What you will do>
Output the data exactly, with every line intact.

Stored data>
+++++

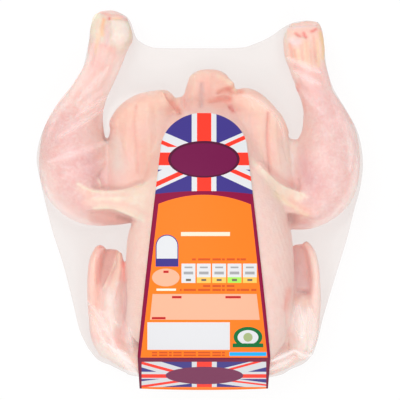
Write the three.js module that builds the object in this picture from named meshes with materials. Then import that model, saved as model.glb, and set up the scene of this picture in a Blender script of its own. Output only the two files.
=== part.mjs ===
// A whole raw chicken in a clear shrink bag, lying on its back, with a printed card over its breast.
// Millimetres, +Z up, +Y towards the legs, +X to the right of somebody looking down with the legs at the top.
// The origin is on the resting plane, under the middle of the pack.
//
// The bag is tight, so its solid is the space between two stretched films. Each film is a membrane that
// hangs between the bag's edge and the highest (or lowest) points of the bird: breast, belly, legs, tail
// and wings. The vacuum sucks it into the gaps between them, until the two films meet in a thin web.
// The card is a thin bent sheet that lies on the upper film and presses it flat.

import * as THREE from "three";

// Driving dimensions
const FILM_COLUMNS = 46; // film cells across the pack
const FILM_ROWS = 54; // film cells along the pack
const EDGE_CROWDING = 0.11; // how much closer the film's cells lie near its edge
const SEAM = 1.0; // height of the bag's welded edge, and of the film where its two layers meet
const VACUUM = 0.06; // how sharply the film is sucked into a gap, as one over the radius of its curve
const FILM_STEPS = 500; // relaxing steps of the membrane
const OVERSHOOT = 1.6; // over-relaxation, which makes those steps go further
const SAMPLES = 8; // rings between two stations of a limb

const CARD_THICKNESS = 0.6;
const CARD_GAP = 0.4; // air between the card and the film
const CARD_CENTRE = 3; // the card lies a little to the right
const CARD_FOOT = 50.7; // half width at the fold and down the flap
const CARD_SHOULDER = 33; // half width where the arch begins
const ARCH_RISE = 28.5; // height of the rounded end
const ARCH_START = 8; // degrees from the top of the arch, where its outline is cut flat
const CARD_DROOP = 11; // how far the card's side lies below its middle, at CARD_FOOT
const CARD_COLUMNS = 12;
const ARCH_ROWS = 6;
const PANEL_ROWS = 16;
const FLAP_ROWS = 3;
const PRESSED_MARGIN = 8; // the card presses the film this far beyond its own outline

// The card's middle line, from its rounded end over the breast to the fold: y and z
const PANEL_LINE = [
  [66.5, 73],
  [44, 85],
  [18, 96.5],
  [-12, 104.5],
  [-46, 108],
  [-80, 104.5],
  [-104, 96.5],
  [-119, 88.5],
];
const FLAP_END = [-148.4, 37.5]; // the flap's lower edge, in front of the neck end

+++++

Solution to this problem>
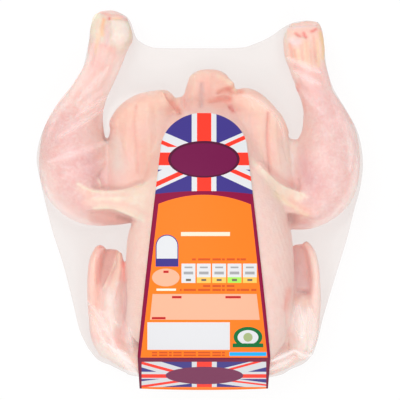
Write the three.js module that builds the object in this picture from named meshes with materials. Then import that model, saved as model.glb, and set up the scene of this picture in a Blender script of its own. Output only the two files.
=== part.mjs ===
// A whole raw chicken in a clear shrink bag, lying on its back, with a printed card over its breast.
// Millimetres, +Z up, +Y towards the legs, +X to the right of somebody looking down with the legs at the top.
// The origin is on the resting plane, under the middle of the pack.
//
// The bag is tight, so its solid is the space between two stretched films. Each film is a membrane that
// hangs between the bag's edge and the highest (or lowest) points of the bird: breast, belly, legs, tail
// and wings. The vacuum sucks it into the gaps between them, until the two films meet in a thin web.
// The card is a thin bent sheet that lies on the upper film and presses it flat.

import * as THREE from "three";

// Driving dimensions
const FILM_COLUMNS = 46; // film cells across the pack
const FILM_ROWS = 54; // film cells along the pack
const EDGE_CROWDING = 0.11; // how much closer the film's cells lie near its edge
const SEAM = 1.0; // height of the bag's welded edge, and of the film where its two layers meet
const VACUUM = 0.06; // how sharply the film is sucked into a gap, as one over the radius of its curve
const FILM_STEPS = 500; // relaxing steps of the membrane
const OVERSHOOT = 1.6; // over-relaxation, which makes those steps go further
const SAMPLES = 8; // rings between two stations of a limb

const CARD_THICKNESS = 0.6;
const CARD_GAP = 0.4; // air between the card and the film
const CARD_CENTRE = 3; // the card lies a little to the right
const CARD_FOOT = 50.7; // half width at the fold and down the flap
const CARD_SHOULDER = 33; // half width where the arch begins
const ARCH_RISE = 28.5; // height of the rounded end
const ARCH_START = 8; // degrees from the top of the arch, where its outline is cut flat
const CARD_DROOP = 11; // how far the card's side lies below its middle, at CARD_FOOT
const CARD_COLUMNS = 12;
const ARCH_ROWS = 6;
const PANEL_ROWS = 16;
const FLAP_ROWS = 3;
const PRESSED_MARGIN = 8; // the card presses the film this far beyond its own outline

// The card's middle line, from its rounded end over the breast to the fold: y and z
const PANEL_LINE = [
  [66.5, 73],
  [44, 85],
  [18, 96.5],
  [-12, 104.5],
  [-46, 108],
  [-80, 104.5],
  [-104, 96.5],
  [-119, 88.5],
];
const FLAP_END = [-148.4, 37.5]; // the flap's lower edge, in front of the neck end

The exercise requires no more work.